First, the baseline reading

The flow opens with a reading. Each part gets measured electrically before anything else happens, so the test has a starting point. A failure later means a change from this baseline, which means the baseline has to exist first. The parts also get an external visual check, recording any crack or mark already present.

The baseline samples a batch. Preconditioning runs a group of parts together, enough for a statistical result on the reliability test that follows. The full group takes the same flow, so every part reaches the stress test in the same condition. A part that fails the baseline check drops out before the flow spends any effort on it.
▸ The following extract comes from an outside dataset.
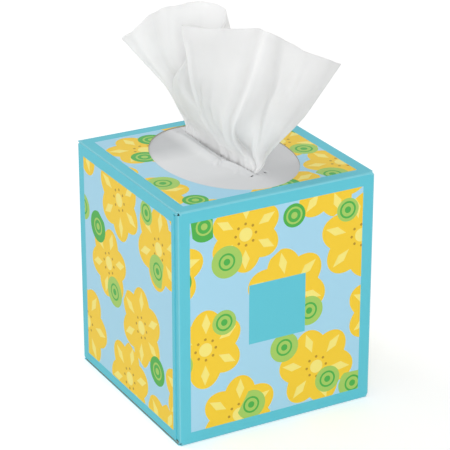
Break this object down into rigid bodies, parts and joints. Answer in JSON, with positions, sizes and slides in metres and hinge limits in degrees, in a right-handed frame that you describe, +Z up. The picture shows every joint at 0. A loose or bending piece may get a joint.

Then the bake dries it out

The first stage bakes the part. The part goes into a dry oven at 125 degrees Celsius for at least 24 hours. The heat drives out whatever moisture the part picked up since it left the factory, in shipping or on the shelf. The bake resets every part to a known dry baseline, so the soak that follows starts from the same point for all of them.

A dry start matters for the soak to mean anything. A part that went into the soak already damp would end up wetter than its rating, taking a harsher precondition than the standard sets. A part baked dry first takes up exactly the moisture the soak specifies, no more. The bake makes the soak repeatable across parts that arrived in different states.
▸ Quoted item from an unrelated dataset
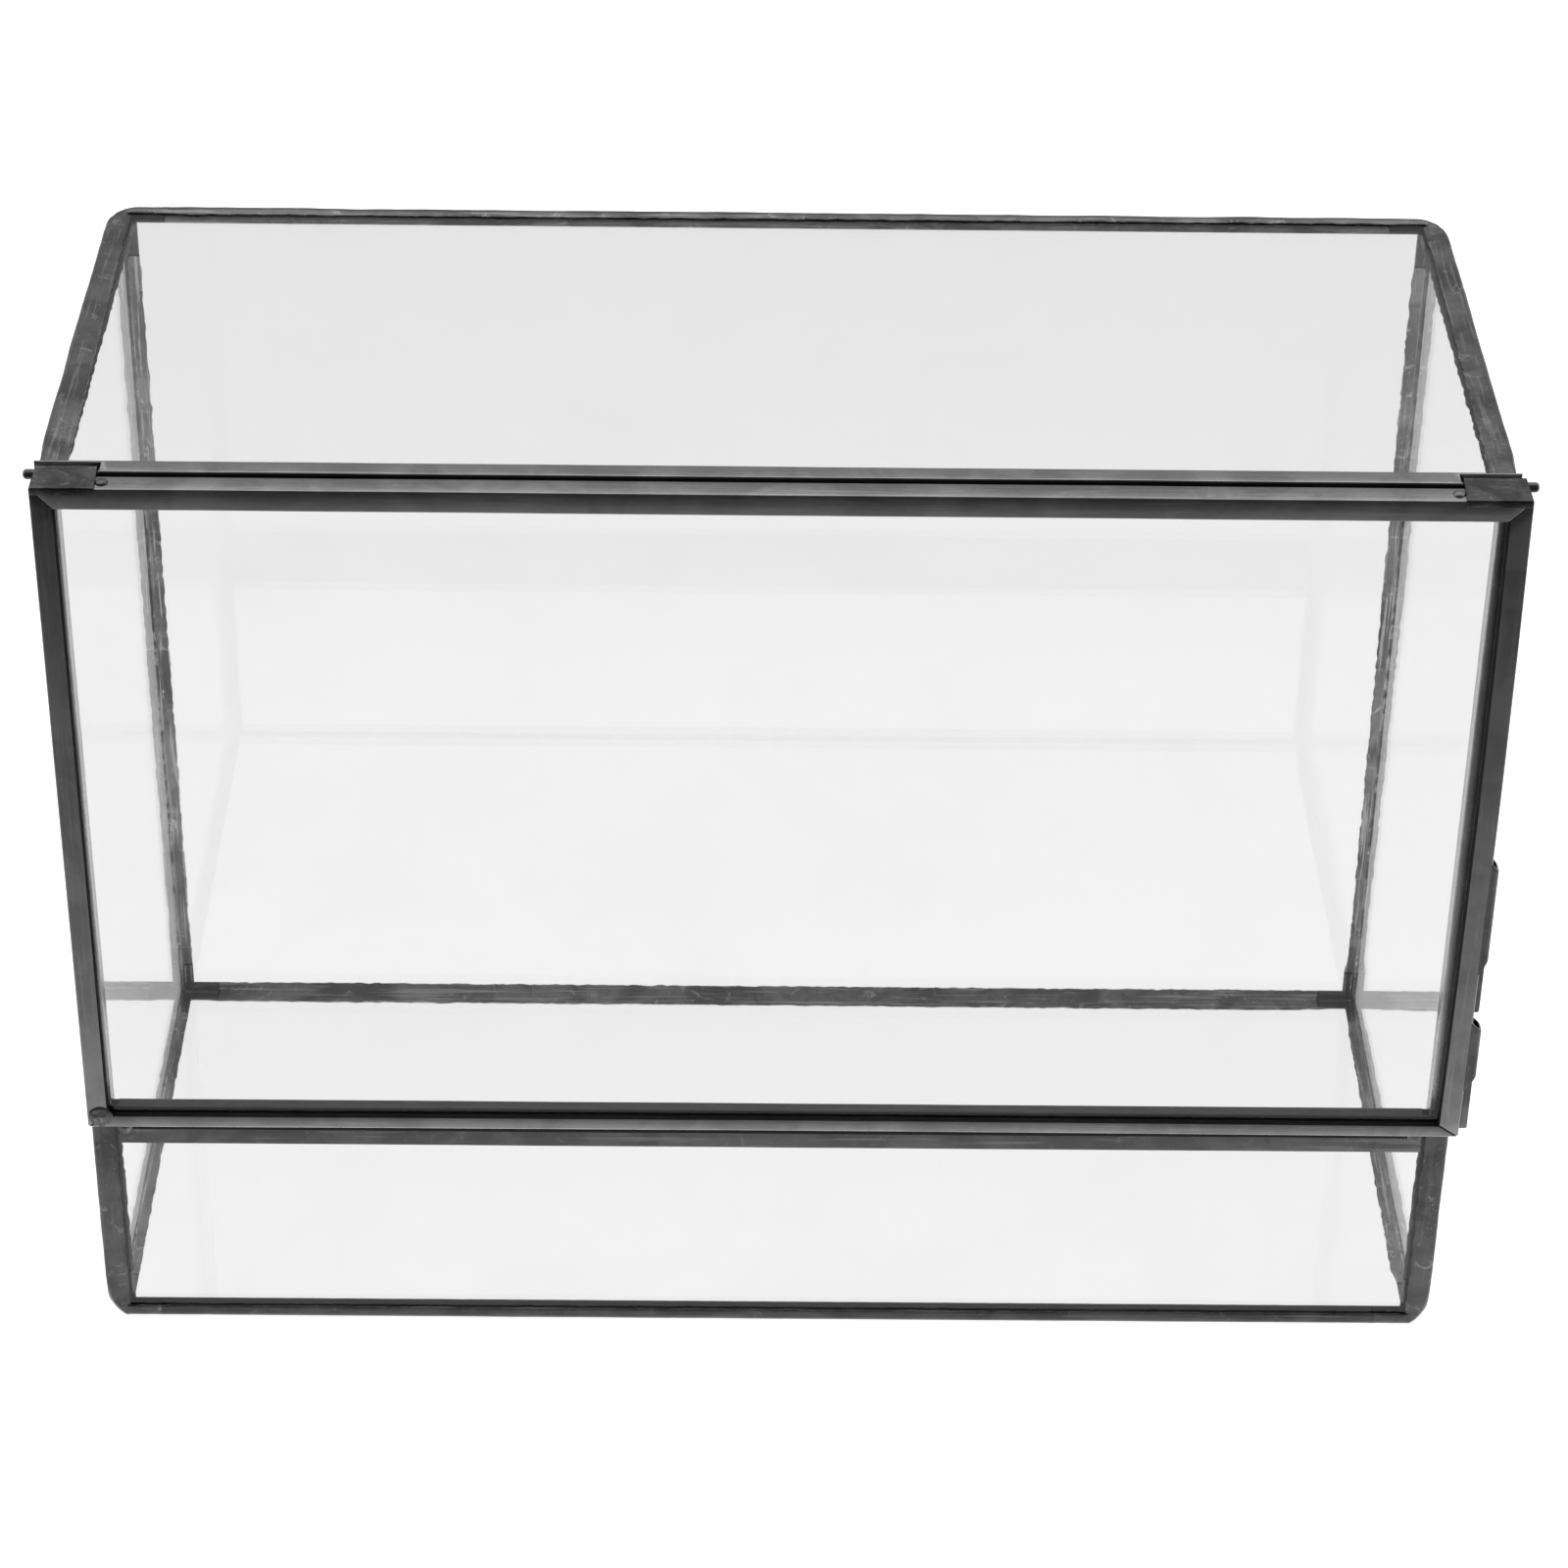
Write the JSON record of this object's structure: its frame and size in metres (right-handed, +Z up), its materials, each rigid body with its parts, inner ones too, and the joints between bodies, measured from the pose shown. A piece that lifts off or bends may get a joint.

The bake is gentle next to the reflow ahead. At 125 degrees the part only dries, with no stress on the package. The standard fixes the temperature tightly, since too hot a bake could itself age the part. The point is to remove water, leaving everything else untouched.

Then the soak loads the moisture back

The soak puts moisture back into the dry part, to a controlled amount. The part sits in a humidity chamber at a fixed condition for a set time, taking up water until it holds the level its rating calls for. That level comes from the part’s moisture sensitivity rating, the figure that says how much moisture it can carry into reflow safely.
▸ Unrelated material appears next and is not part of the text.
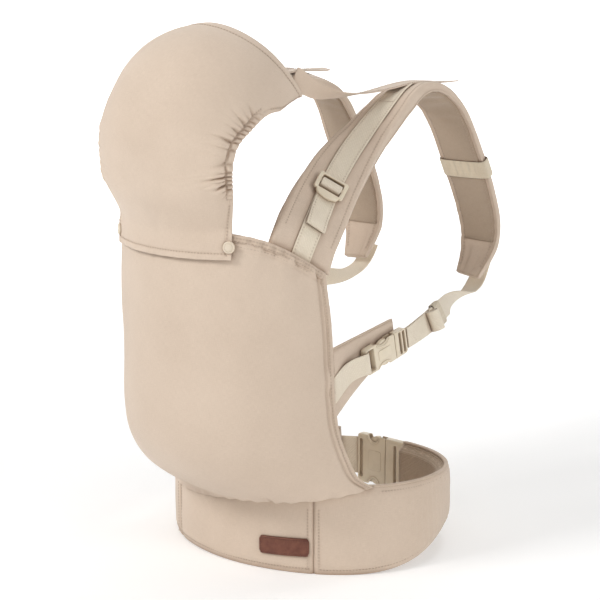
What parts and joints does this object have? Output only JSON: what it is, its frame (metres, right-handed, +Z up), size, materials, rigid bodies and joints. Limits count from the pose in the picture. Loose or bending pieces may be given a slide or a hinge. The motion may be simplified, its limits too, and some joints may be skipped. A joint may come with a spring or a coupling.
{
  "type": "soft baby carrier",
  "caption": "Soft baby carrier with padded waist belt, curved front panel, fold-down hood, padded shoulder straps and side-release buckles.",
  "frame": {"origin": "centre of the waist opening, level with the lowest edge of the waist belt", "axes": "+Z up, -Y away from the wearer through the front panel, +X the wearer's left"},
  "size_m": [0.37, 0.5283, 0.646],
  "materials": {
    "shell_fabric": "fine plain weave cotton, matt",
    "lining_fabric": "ribbed knit lining, matt",
    "binding_fabric": "folded cotton binding, stitched",
    "webbing": "woven ribbed webbing, slight sheen",
    "elastic": "ribbed elastic",
    "buckle_plastic": "moulded, satin",
    "snap_plastic": "moulded, satin",
    "leather": "smooth leather patch, burnished edge"
  },
  "bodies": {
    "carrier": {"adjust_webbing_left": "webbing", "adjust_webbing_right": "webbing", "belt_front": "shell_fabric", "belt_lining": "lining_fabric", "belt_wing_left": "shell_fabric", "belt_wing_right": "shell_fabric", "front_panel": "shell_fabric", "hood_skirt": "shell_fabric", "label_patch": "leather", "panel_lining": "lining_fabric", "panel_side_binding_left": "binding_fabric", "panel_side_binding_right": "binding_fabric", "panel_top_binding": "binding_fabric", "shoulder_strap_left": "shell_fabric", "shoulder_strap_right": "shell_fabric", "shoulder_webbing_left": "webbing", "shoulder_webbing_right": "webbing", "side_socket_left": "buckle_plastic", "side_socket_right": "buckle_plastic", "side_wing_left": "shell_fabric", "side_wing_right": "shell_fabric", "snap_cap_left": "snap_plastic", "snap_cap_right": "snap_plastic", "snap_stud_left": "snap_plastic", "snap_stud_right": "snap_plastic", "socket_webbing_left": "webbing", "socket_webbing_right": "webbing", "waist_socket": "buckle_plastic", "waist_webbing_right": "webbing", "webbing_tail_left": "webbing", "webbing_tail_right": "webbing"},
    "hood": {"hood": "shell_fabric", "hood_elastic_left": "elastic", "hood_elastic_right": "elastic", "hood_tape_left": "shell_fabric", "hood_tape_right": "shell_fabric"},
    "ladder_lock_left": {"ladder_lock_left": "buckle_plastic"},
    "strap_keeper_left": {"strap_keeper_left": "elastic"},
    "side_plug_left": {"side_plug_left": "buckle_plastic", "lower_webbing_left": "webbing", "tail_roll_left": "webbing", "tail_keeper_left": "elastic"},
    "side_prong_upper_left": {"side_prong_upper_left": "buckle_plastic"},
    "side_prong_lower_left": {"side_prong_lower_left": "buckle_plastic"},
    "ladder_lock_right": {"ladder_lock_right": "buckle_plastic"},
    "strap_keeper_right": {"strap_keeper_right": "elastic"},
    "side_plug_right": {"side_plug_right": "buckle_plastic", "lower_webbing_right": "webbing", "tail_roll_right": "webbing", "tail_keeper_right": "elastic"},
    "side_prong_upper_right": {"side_prong_upper_right": "buckle_plastic"},
    "side_prong_lower_right": {"side_prong_lower_right": "buckle_plastic"},
    "waist_plug": {"waist_plug": "buckle_plastic", "waist_webbing_left": "webbing"},
    "waist_prong_upper": {"waist_prong_upper": "buckle_plastic"},
    "waist_prong_lower": {"waist_prong_lower": "buckle_plastic"}
  },
  "joints": [
    {"name": "hood_fold", "type": "hinge", "parent": "carrier", "child": "hood", "pos_m": [0, -0.275, 0.43], "axis": [1, 0, 0], "range_deg": [0, 125]},
    {"name": "ladder_tilt_left", "type": "hinge", "parent": "carrier", "child": "ladder_lock_left", "pos_m": [0.12046, -0.09723, 0.47356], "axis": [-0.6619, -0.5371, 0.5229], "range_deg": [0, 35]},
    {"name": "keeper_slide_left", "type": "slide", "parent": "carrier", "child": "strap_keeper_left", "axis": [0.0087, 0.4715, -0.8818], "range_m": [-0.01, 0.01]},
    {"name": "side_buckle_left", "type": "slide", "parent": "carrier", "child": "side_plug_left", "axis": [0, 0.9781, 0.2079], "range_m": [0, 0.031]},
    {"name": "side_prong_upper_squeeze_left", "type": "hinge", "parent": "side_plug_left", "child": "side_prong_upper_left", "pos_m": [0.156, -0.03793, 0.27888], "axis": [1, 0, 0], "range_deg": [0, 6], "stiffness_Nm_per_rad": 0.6},
    {"name": "side_prong_lower_squeeze_left", "type": "hinge", "parent": "side_plug_left", "child": "side_prong_lower_left", "pos_m": [0.156, -0.03398, 0.26029], "axis": [1, 0, 0], "range_deg": [-6, 0], "stiffness_Nm_per_rad": 0.6},
    {"name": "ladder_tilt_right", "type": "hinge", "parent": "carrier", "child": "ladder_lock_right", "pos_m": [-0.12046, -0.09723, 0.47356], "axis": [-0.6619, 0.5371, -0.5229], "range_deg": [0, 35]},
    {"name": "keeper_slide_right", "type": "slide", "parent": "carrier", "child": "strap_keeper_right", "axis": [-0.0087, 0.4715, -0.8818], "range_m": [-0.01, 0.01]},
    {"name": "side_buckle_right", "type": "slide", "parent": "carrier", "child": "side_plug_right", "axis": [0, 0.9781, 0.2079], "range_m": [0, 0.031]},
    {"name": "side_prong_upper_squeeze_right", "type": "hinge", "parent": "side_plug_right", "child": "side_prong_upper_right", "pos_m": [-0.156, -0.03793, 0.27888], "axis": [1, 0, 0], "range_deg": [0, 6], "stiffness_Nm_per_rad": 0.6},
    {"name": "side_prong_lower_squeeze_right", "type": "hinge", "parent": "side_plug_right", "child": "side_prong_lower_right", "pos_m": [-0.156, -0.03398, 0.26029], "axis": [1, 0, 0], "range_deg": [-6, 0], "stiffness_Nm_per_rad": 0.6},
    {"name": "waist_buckle", "type": "slide", "parent": "carrier", "child": "waist_plug", "axis": [1, 0, 0], "range_m": [0, 0.042]},
    {"name": "waist_prong_lower_squeeze", "type": "hinge", "parent": "waist_plug", "child": "waist_prong_lower", "pos_m": [-0.004, 0.156, 0.0265], "axis": [0, 1, 0], "range_deg": [0, 6], "stiffness_Nm_per_rad": 0.8},
    {"name": "waist_prong_upper_squeeze", "type": "hinge", "parent": "waist_plug", "child": "waist_prong_upper", "pos_m": [-0.004, 0.156, 0.0795], "axis": [0, 1, 0], "range_deg": [-6, 0], "stiffness_Nm_per_rad": 0.8}
  ],
  "couplings": [
    {"joint": "side_prong_lower_squeeze_left", "follows": "side_prong_upper_squeeze_left", "ratio": -1},
    {"joint": "side_prong_lower_squeeze_right", "follows": "side_prong_upper_squeeze_right", "ratio": -1},
    {"joint": "waist_prong_upper_squeeze", "follows": "waist_prong_lower_squeeze", "ratio": -1}
  ]
}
The rating fixes the soak, with the chamber only delivering it. The soak depends on the part’s moisture sensitivity level, a classification set in its own standard. A more sensitive part soaks lighter, a tougher one soaks harder, each to the condition its level defines. That classification has its own method, its own article. Here the soak just brings the part to the moisture it would hold in real storage before assembly.

Then the reflow heat hits

A hand soldering a printed circuit board, with a wisp of smoke
Preconditioning ends with solder reflow heat, the step that flashes any trapped moisture to steam inside a wet package.

Reflow is where the precondition turns sharp. The soaked part runs through a solder reflow profile, the same heat a board assembly would put it through. The temperature climbs to the package’s classified reflow peak, often in the range of 245 to 260 degrees Celsius for lead-free solder. The part takes this several times, commonly three, to match a board reflowed more than once.

The heat does two things at once. It melts the solder that would hold the part to a board, the function reflow serves in real assembly. It also drives the moisture in the package toward steam, the function that matters for the precondition. The first is why reflow exists. The second is why preconditioning borrows it.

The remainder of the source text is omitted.